#### Provided material
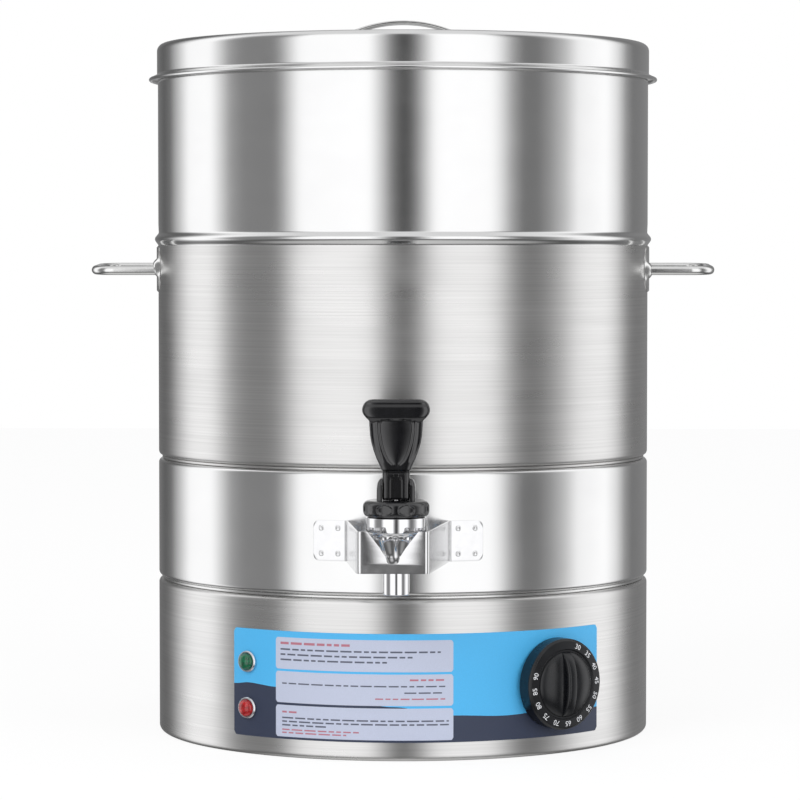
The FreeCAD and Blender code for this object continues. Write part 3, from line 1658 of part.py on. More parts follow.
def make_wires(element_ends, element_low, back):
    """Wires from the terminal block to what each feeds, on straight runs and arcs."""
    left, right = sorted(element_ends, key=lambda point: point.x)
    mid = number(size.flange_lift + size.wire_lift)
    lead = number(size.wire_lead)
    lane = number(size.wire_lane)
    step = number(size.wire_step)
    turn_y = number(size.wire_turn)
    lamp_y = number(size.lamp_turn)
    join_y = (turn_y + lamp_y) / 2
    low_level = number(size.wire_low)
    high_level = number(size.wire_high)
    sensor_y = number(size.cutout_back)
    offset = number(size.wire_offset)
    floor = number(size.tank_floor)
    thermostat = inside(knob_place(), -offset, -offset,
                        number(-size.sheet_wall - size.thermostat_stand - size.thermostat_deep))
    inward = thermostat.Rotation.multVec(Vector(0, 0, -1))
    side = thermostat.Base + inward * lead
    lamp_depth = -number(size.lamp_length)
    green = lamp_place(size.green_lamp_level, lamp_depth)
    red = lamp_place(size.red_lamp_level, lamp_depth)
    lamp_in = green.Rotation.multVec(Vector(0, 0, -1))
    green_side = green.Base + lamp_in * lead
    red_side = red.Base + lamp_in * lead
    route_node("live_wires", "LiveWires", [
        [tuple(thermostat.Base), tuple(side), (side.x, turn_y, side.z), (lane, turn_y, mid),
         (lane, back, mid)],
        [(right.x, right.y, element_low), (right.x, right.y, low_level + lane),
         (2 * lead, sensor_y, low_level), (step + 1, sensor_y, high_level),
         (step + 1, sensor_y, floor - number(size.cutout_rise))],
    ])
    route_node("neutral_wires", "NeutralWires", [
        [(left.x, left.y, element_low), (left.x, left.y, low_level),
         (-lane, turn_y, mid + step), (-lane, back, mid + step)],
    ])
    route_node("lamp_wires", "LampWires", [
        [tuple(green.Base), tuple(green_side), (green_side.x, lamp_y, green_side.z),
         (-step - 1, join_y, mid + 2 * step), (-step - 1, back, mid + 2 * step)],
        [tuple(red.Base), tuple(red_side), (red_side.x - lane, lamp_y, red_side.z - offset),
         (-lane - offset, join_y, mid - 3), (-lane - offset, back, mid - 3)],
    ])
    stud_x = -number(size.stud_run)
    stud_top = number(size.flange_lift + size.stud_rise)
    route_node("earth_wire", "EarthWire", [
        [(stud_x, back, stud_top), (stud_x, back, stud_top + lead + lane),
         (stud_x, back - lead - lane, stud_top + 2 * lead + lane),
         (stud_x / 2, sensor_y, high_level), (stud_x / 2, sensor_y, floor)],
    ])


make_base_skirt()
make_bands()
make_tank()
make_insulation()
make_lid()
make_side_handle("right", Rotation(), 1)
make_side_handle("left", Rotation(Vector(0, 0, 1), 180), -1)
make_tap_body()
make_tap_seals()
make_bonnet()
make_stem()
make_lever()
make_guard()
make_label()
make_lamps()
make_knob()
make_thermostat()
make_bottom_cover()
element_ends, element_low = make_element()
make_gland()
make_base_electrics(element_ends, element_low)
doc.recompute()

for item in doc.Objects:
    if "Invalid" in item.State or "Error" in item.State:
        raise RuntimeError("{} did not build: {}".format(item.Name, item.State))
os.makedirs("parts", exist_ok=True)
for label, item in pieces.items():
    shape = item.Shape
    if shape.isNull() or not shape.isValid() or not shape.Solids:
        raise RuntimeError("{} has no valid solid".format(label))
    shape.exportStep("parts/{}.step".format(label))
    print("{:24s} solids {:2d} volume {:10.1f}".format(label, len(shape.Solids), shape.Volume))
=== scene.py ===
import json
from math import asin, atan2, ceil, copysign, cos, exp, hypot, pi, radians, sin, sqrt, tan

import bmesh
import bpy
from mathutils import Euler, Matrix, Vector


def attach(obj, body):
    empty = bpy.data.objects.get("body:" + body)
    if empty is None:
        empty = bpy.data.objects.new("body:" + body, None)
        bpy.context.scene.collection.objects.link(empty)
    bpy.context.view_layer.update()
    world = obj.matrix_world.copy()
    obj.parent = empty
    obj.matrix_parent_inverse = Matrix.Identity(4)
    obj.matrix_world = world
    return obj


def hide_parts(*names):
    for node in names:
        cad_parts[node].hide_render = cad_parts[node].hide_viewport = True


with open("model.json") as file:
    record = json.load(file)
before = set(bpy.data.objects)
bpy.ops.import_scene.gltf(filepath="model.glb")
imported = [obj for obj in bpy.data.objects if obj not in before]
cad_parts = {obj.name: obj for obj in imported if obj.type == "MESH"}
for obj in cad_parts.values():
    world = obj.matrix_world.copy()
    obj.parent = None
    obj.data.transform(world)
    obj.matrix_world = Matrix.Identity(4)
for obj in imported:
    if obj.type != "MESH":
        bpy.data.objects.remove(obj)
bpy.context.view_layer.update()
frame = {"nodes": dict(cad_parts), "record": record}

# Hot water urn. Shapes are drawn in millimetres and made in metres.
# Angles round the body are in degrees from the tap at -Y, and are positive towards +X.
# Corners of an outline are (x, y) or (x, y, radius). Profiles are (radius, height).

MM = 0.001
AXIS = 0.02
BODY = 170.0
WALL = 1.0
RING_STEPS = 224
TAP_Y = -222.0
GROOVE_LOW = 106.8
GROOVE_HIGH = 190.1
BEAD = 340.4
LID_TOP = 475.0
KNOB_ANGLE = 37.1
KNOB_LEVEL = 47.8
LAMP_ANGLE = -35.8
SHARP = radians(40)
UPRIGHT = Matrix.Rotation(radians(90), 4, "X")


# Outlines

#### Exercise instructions
Exact duplication is required for the lines above, from the line that contains "for item in" to the line that contains "in imported if", inclusive; omit all others.

#### Result
for item in doc.Objects:
    if "Invalid" in item.State or "Error" in item.State:
        raise RuntimeError("{} did not build: {}".format(item.Name, item.State))
os.makedirs("parts", exist_ok=True)
for label, item in pieces.items():
    shape = item.Shape
    if shape.isNull() or not shape.isValid() or not shape.Solids:
        raise RuntimeError("{} has no valid solid".format(label))
    shape.exportStep("parts/{}.step".format(label))
    print("{:24s} solids {:2d} volume {:10.1f}".format(label, len(shape.Solids), shape.Volume))
=== scene.py ===
import json
from math import asin, atan2, ceil, copysign, cos, exp, hypot, pi, radians, sin, sqrt, tan

import bmesh
import bpy
from mathutils import Euler, Matrix, Vector


def attach(obj, body):
    empty = bpy.data.objects.get("body:" + body)
    if empty is None:
        empty = bpy.data.objects.new("body:" + body, None)
        bpy.context.scene.collection.objects.link(empty)
    bpy.context.view_layer.update()
    world = obj.matrix_world.copy()
    obj.parent = empty
    obj.matrix_parent_inverse = Matrix.Identity(4)
    obj.matrix_world = world
    return obj


def hide_parts(*names):
    for node in names:
        cad_parts[node].hide_render = cad_parts[node].hide_viewport = True


with open("model.json") as file:
    record = json.load(file)
before = set(bpy.data.objects)
bpy.ops.import_scene.gltf(filepath="model.glb")
imported = [obj for obj in bpy.data.objects if obj not in before]
cad_parts = {obj.name: obj for obj in imported if obj.type == "MESH"}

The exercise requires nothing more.